Socially Conscious Sheltering
Given Hawaiʻi’s enduring commitment to animal welfare, it’s no surprise that the principles of Socially Conscious Sheltering guide the Hawaiian Humane Society. This concept supports the best outcomes for the animals and people they serve.
“These principles not only inform the way we care for the animals we shelter but — equally important — they also inform how we work with our community,” says Spencer. “That means always leading with integrity and transparency.”
“We work closely with neighboring islands’ humane societies and partner organizations on Oʻahu to share knowledge and resources because we face many of the same issues,” she says. “We are committed to being curious and innovative as a team to ensure the best outcomes for animals.”
The Hawaiian Humane Society offers many services and programs to Oʻahu residents, including pet adoptions, lost and found pet services, animal surrender, spay and neuter services for owned pets and Free-Roaming cats, humane investigations, pet food bank, youth and community education programs, and end-of-life services (humane euthanasia and cremation).
The organization’s Pet Kōkua outreach and education program focuses specifically on measures designed to keep pets and their people together, such as providing aid for families in need that can help improve their animals’ quality of life.

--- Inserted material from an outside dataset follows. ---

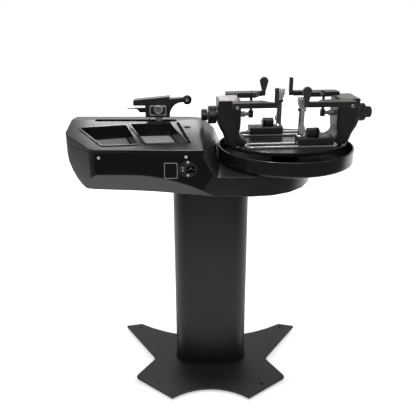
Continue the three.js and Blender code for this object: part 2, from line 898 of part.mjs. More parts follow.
// Rocker: two faces meet in a shallow valley, and its ends follow a circle about the stub pins
function rockerSwitch() {
  const reach = rockerHeight / 2;
  const front = -rockerPivotDepth;
  const proud = front - rockerTravel;
  const pressed = front + rockerTravel / 2;
  const back = rockerWell / 3;
  const onEnd = (y, side) => [y, side * Math.sqrt(reach * reach - y * y)];
  const outline = [
    onEnd(pressed, -1), onEnd(0, -1), [back, -reach / 2], [back, reach / 2], onEnd(0, 1),
    onEnd((front + proud) / 2, 1), onEnd(proud, 1), [front, 0],
  ];
  const rocker = throughX(outline, -rockerWidth / 2, rockerWidth / 2);
  const pin = rodAlongX(rockerPivotRadius, -rockerWidth / 2 - overrun / 2, rockerWidth / 2 + overrun / 2);
  const place = [inletX + rockerX, -halfDepth - seat + rockerPivotDepth - inletFlange, inletZ];
  return piece('rocker_switch', join(rocker, pin).translate(...place), satinBlack());
}

function operatorPanel() {
  const sheet = upright(
    rectangle(operatorWidth, operatorHeight, 0, operatorMiddle, operatorRound), seat,
    seat + operatorThickness);
  const pane = upright(
    rectangle(windowWidth + 2 * seat, windowHeight + 2 * seat, windowX, operatorMiddle),
    seat + operatorThickness - windowThickness, 2 * operatorThickness);
  const drills = keyPlaces.map(([x, y]) => rod(keyStemRadius + 2 * seat, 0, 2 * operatorThickness)
    .translate(x, y, 0));
  return piece('control_panel', cut(sheet, pane, ...drills).applyMatrix4(operatorFrame), satinBlack());
}

function displayWindow() {
  const floor = operatorThickness - windowThickness + 2 * seat;
  const pane = upright(rectangle(windowWidth, windowHeight, windowX, operatorMiddle), floor,
    floor + windowThickness);
  return piece('display_window', join(pane).applyMatrix4(operatorFrame), glass());
}

function keys() {
  const bottom = seat + operatorThickness + keyTravel + seat;
  return ['key_down', 'key_up'].map((name, i) => {
    const [x, y] = keyPlaces[i];
    const cap = upright(rectangle(keyWidth, keyDepth, x, y, keyThickness), bottom, bottom + keyThickness);
    const stem = rod(keyStemRadius, -keyStemLength, bottom + keyThickness / 2).translate(x, y, 0);
    return piece(name, join(cap, stem).applyMatrix4(operatorFrame), rubber());
  });
}

// Chassis and drive inside the housing
const gearFaceY = -pulleyWidth / 2 - pulleyLip;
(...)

A foster care program provides temporary, safe housing for pets in need if a family is in crisis.
“Some of the most vital services and programs we offer are those that tackle the issue of pet overpopulation. That effort enables us to multiply our mission outside of our shelter doors so that — ideally — we can prevent animals from needing us to begin with,” Spencer says.
“Our public, low-cost, or free spay and neuter services prevent unwanted litters, with a special emphasis on the sterilization of Free-Roaming cats. Our foster care program provides hundreds of caring homes for medically vulnerable animals. And our transfer program enables us to partner with other rescue organizations in the shared goal of saving more lives.”
Looking toward the future
The Hawaiian Humane Society struggles with many of the same issues facing shelter organizations throughout the nation, such as reducing pet overpopulation and coping with the unique challenges created by the COVID-19 pandemic. However, since Hawaiʻi’s economy is highly dependent on tourism, the landscape has been challenging.
“Continuing to grow and fundraise in an economy that is still recovering from the lack of tourism and job creation over the past two years could have a decades-long impact on our organization,” says Spencer. “We may not even be entirely aware of the full impact yet. This pandemic has greatly changed our community. And, in turn, we have seen animals affected when families lose housing and financial stability in an environment that is already difficult to thrive in.”
Despite these challenges, the team at Hawaiian Humane will soon be able to provide even more support to the West Oʻahu community at a second site, which is slated to open in early 2023.
That progress is primarily thanks to the commitment and support of the community, says Spencer. “Oʻahu is known as the gathering place,” she says. “This is truly how I view our organization as well. The people who support our mission, and who care as deeply for animals as we do, congregate here with us. Thankfully, this is as true now as it was 140 years ago when our organization was founded.”